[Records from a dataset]
• • • • • • •
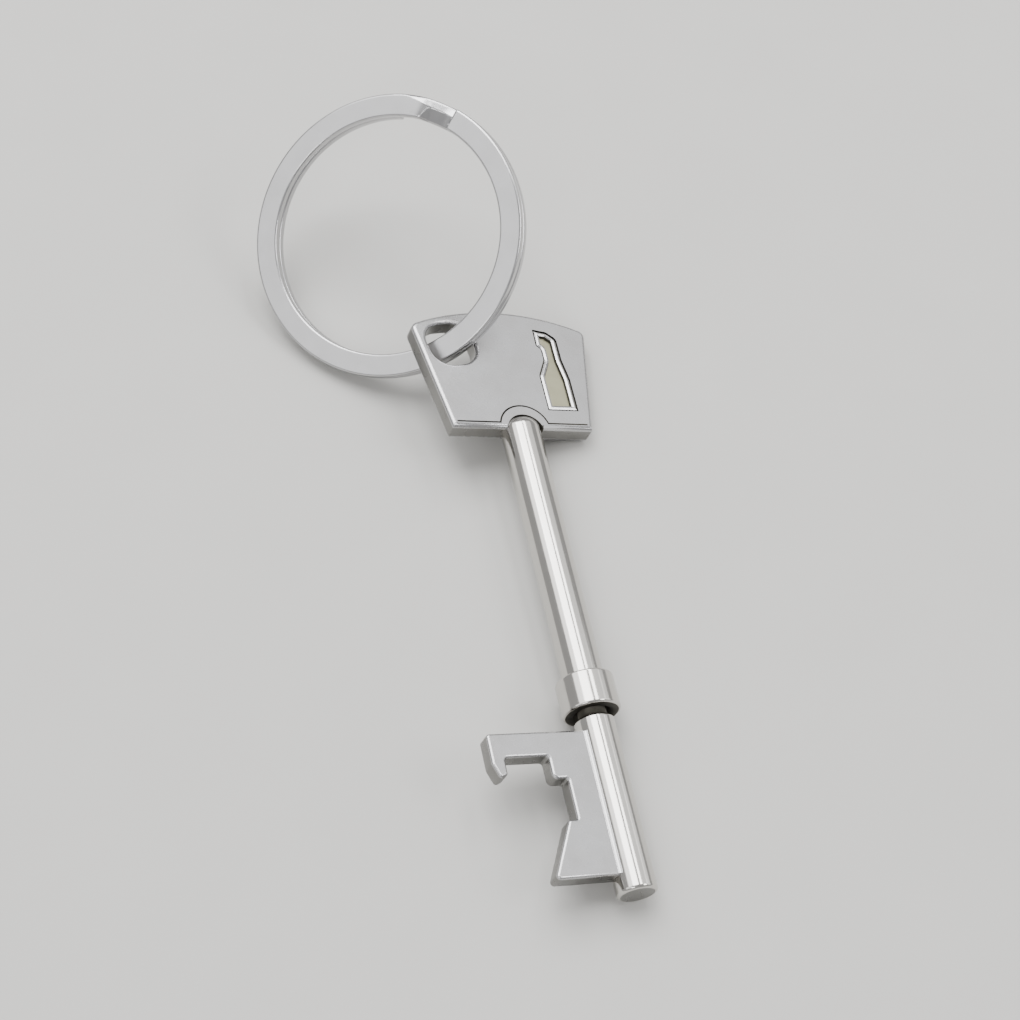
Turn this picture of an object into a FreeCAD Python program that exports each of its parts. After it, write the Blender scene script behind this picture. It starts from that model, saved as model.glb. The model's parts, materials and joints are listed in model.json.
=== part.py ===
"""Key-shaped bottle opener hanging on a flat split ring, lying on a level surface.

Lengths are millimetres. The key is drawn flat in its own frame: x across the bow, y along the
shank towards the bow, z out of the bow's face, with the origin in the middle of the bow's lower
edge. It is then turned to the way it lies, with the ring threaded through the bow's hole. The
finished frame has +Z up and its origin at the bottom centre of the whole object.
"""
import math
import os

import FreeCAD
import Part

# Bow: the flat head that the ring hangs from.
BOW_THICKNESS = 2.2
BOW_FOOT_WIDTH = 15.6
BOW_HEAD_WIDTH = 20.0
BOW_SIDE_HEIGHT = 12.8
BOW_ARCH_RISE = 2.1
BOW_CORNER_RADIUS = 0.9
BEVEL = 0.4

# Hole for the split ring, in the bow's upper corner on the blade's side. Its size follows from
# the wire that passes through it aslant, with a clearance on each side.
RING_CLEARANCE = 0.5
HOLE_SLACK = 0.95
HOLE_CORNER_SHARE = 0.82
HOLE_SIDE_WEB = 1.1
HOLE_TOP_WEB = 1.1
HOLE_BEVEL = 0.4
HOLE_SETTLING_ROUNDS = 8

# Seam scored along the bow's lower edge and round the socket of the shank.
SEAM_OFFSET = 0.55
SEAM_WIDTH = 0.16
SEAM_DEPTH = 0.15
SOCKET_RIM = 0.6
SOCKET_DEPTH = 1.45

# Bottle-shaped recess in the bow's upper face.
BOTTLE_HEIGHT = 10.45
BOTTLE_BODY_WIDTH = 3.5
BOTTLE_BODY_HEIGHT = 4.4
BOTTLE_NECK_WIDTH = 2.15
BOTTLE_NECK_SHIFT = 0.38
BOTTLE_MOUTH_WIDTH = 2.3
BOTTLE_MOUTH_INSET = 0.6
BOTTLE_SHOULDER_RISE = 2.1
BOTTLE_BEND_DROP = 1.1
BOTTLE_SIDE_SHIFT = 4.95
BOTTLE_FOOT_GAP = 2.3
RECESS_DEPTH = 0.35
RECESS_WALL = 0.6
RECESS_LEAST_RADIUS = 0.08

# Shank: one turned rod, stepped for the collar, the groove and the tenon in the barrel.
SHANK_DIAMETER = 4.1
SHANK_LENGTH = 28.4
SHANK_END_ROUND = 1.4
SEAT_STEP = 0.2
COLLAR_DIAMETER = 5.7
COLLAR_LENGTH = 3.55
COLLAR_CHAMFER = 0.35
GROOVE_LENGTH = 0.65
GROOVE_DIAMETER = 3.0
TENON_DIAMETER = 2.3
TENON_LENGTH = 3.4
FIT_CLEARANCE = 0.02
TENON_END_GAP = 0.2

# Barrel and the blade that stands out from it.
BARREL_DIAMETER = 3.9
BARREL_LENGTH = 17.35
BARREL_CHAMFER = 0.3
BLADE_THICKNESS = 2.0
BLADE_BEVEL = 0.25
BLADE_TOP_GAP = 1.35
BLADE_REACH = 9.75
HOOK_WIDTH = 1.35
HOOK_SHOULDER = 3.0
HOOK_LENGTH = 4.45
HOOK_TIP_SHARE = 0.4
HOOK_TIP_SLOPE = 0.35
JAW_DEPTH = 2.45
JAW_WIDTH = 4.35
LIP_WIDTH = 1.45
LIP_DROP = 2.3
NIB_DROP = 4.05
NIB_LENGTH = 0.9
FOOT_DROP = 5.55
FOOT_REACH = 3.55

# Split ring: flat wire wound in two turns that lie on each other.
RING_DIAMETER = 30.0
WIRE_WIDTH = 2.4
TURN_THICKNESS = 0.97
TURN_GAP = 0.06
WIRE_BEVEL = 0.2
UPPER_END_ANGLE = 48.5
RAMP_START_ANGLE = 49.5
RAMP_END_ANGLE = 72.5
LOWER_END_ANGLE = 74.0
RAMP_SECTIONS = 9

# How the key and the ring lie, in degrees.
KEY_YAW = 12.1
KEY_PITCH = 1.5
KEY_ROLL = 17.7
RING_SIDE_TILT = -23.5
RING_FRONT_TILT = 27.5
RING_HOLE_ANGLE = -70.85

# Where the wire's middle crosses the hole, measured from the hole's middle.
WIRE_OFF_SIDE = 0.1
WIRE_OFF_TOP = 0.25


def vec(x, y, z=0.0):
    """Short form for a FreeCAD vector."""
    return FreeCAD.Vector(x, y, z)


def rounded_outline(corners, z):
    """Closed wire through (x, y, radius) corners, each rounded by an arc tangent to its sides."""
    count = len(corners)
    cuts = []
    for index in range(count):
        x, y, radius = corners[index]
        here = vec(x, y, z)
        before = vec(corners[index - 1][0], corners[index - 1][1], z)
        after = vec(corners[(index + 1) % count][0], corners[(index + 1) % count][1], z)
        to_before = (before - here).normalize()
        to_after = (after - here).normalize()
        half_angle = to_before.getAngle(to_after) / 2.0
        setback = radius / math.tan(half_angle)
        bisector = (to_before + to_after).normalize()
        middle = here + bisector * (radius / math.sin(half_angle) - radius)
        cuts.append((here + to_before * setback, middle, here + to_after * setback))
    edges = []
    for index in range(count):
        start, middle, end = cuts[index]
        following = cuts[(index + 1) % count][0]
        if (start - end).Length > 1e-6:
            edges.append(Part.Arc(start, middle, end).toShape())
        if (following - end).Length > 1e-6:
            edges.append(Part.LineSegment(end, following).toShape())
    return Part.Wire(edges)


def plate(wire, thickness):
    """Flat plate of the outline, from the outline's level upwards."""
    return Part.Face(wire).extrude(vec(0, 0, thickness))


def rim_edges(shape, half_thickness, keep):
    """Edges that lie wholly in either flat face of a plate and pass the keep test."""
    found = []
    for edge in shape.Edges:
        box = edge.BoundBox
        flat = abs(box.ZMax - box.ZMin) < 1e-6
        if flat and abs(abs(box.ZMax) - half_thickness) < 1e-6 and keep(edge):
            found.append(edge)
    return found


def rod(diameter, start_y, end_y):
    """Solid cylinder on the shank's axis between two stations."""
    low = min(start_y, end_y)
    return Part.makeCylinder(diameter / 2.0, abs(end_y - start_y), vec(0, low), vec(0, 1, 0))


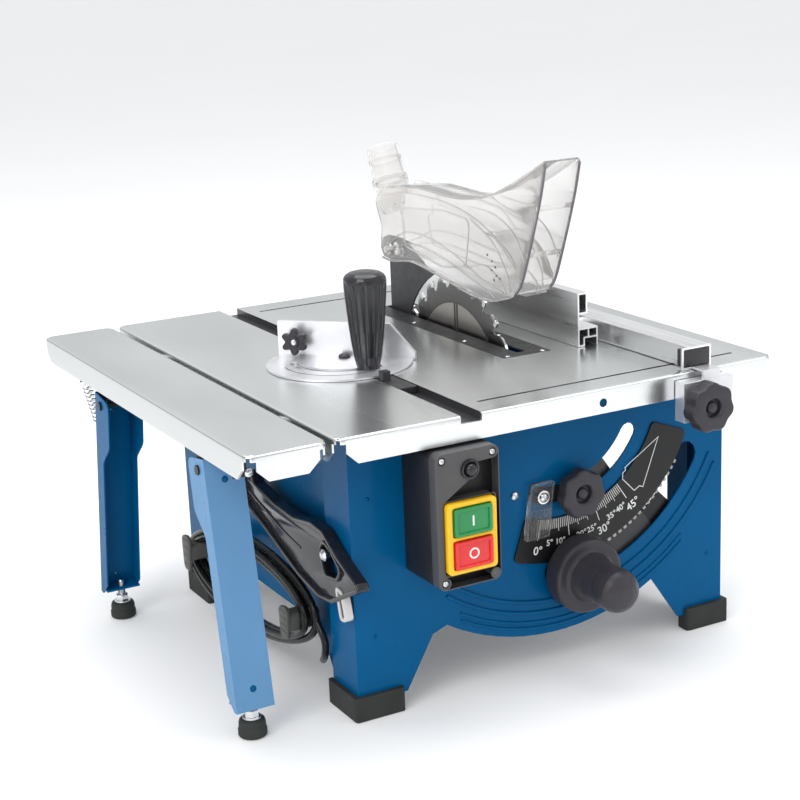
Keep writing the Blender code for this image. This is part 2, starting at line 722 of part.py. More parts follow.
• • • • • • •
→ What you are asked to do: State how many lines of the listing above include the word "FreeCAD". Give nothing but the number.

→ Written solution: 4